Back in May, Eyal Hareuveni reviewed the first two releases from newly-formed Cipsela Records. Since then, the Coimbra-based label continues to build on its strong start with two new duo albums: one with cellist Daniel Levin and alto saxophonist Rob Brown, the other, harpist Angélica V. Salvi and label-founder Marcelo dos Reis (whose thoughtful guitar work has been turning heads lately in groups like Fail Better! and on the recent album Chamber 4).

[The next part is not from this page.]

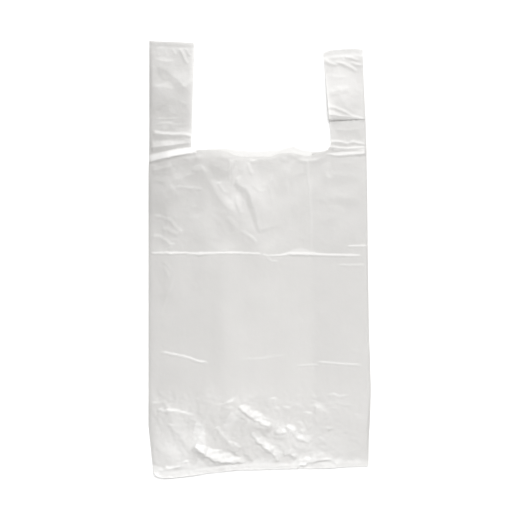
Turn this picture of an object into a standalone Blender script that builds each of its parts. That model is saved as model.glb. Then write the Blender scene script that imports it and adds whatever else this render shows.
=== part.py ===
"""A plastic carrier bag of the vest type, lying flat on its back.

One tube of blown film is folded in at both sides, welded across its bottom and its top, and cut out through every ply
for the mouth, which leaves the two handles. Then the bag is laid down: the welds press the plies together, the front
ply lifts along the creases that the packet and the handling left, and its edge at the mouth draws back a little.

Metres, +Z up. X runs across the bag and +Y towards the handles. The rear ply lies on Z = 0.
"""

import math

import bmesh
import bpy
import numpy as np
from mathutils import Matrix

# The film tube, flat
bag_width = 0.305  # with both gussets folded in
bag_length = 0.610  # from the bottom edge to the handles' top edge
gusset_depth = 0.076  # how far each side is folded in
film_wall = 0.0003  # the film as modelled, thicker than the real 18 microns
ply_pitch = 0.0010  # from one ply to the next while the tube is slack
fold_steps = 3  # facets round each fold

# The welds
weld_width = 0.003
weld_skirt = 0.007  # loose film outside each weld
weld_cover = 0.00006  # how far inside the outer plies' faces a weld stays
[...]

Daniel Levin & Rob Brown – Divergent Paths (Cipsela, 2015) ****
Long centerpiece “Dialogue” in many ways subverts a free jazz trope. The term “dialogue” itself is one of the limits we brush up against when trying to talk about this music: what it describes would be chaotic in literal terms, as though a conversation could remain coherent if all the participants continually spoke over one another. But Levin’s and Brown’s “Dialogue” at times really feels like a conversation. There are extended solo passages from each musician, rather like statements and rebuttals. Brown spends a lot of time in wispy altissimo heights while Levin ranges widely, quoting folky motifs or imitating the saxophone. It’s a varied, modestly-paced repartee, capped by the brief and bracing closer “Match Point.” A strong entry in the Cipsela catalog.
Marcelo dos Reis & Angélica V. Salvi - Concentric Rinds (Cipsela, 2015) ****
The tracks that begin Concentric Rinds are beautiful, unhurried, imbrued with the fullness of the resonant warehouse in which they were recorded. Dos Reis’s acoustic guitar and Salvi’s harp have similar timbres, intertwining into kaleidoscopic figures in the ambiguous middle ground between the instruments. The harmony and rhythm in “Spirals” has the organized, organic feel of music by composers like Terry Riley or Duane Pitre, with dos Reis preparing his guitar and playing it like a hammered dulcimer. While the duo often opts for a sound of peaceful concordance, there are bouts of more antagonistic interplay, as on “Convex” and “Concave.” Most striking is “Depth.” Beginning with harp that sounds more like tuned percussion than strings, it eventually builds to a wailing threnody of dos Reis’s sorrowful, wordless vocals and coarsely-bowed guitar. Thoughit starts in a more conventional tonal manner than a lot of free improvisation, Concentric Rinds gets increasingly adventurous as it progresses, closing with “Surface,” which has shimmering, friction-induced tones not unlike Eddie Prévost’s work with bowed cymbals.
A remark in the liners seems an important reminder: “this is how we sounded one day in February 2013,” dos Reis writes. Not “this is the sound of our duo,” but instead, a nod to the ephemerality of a music that never stops changing. Now, at the time of its release in 2015, they may sound very different, indeed.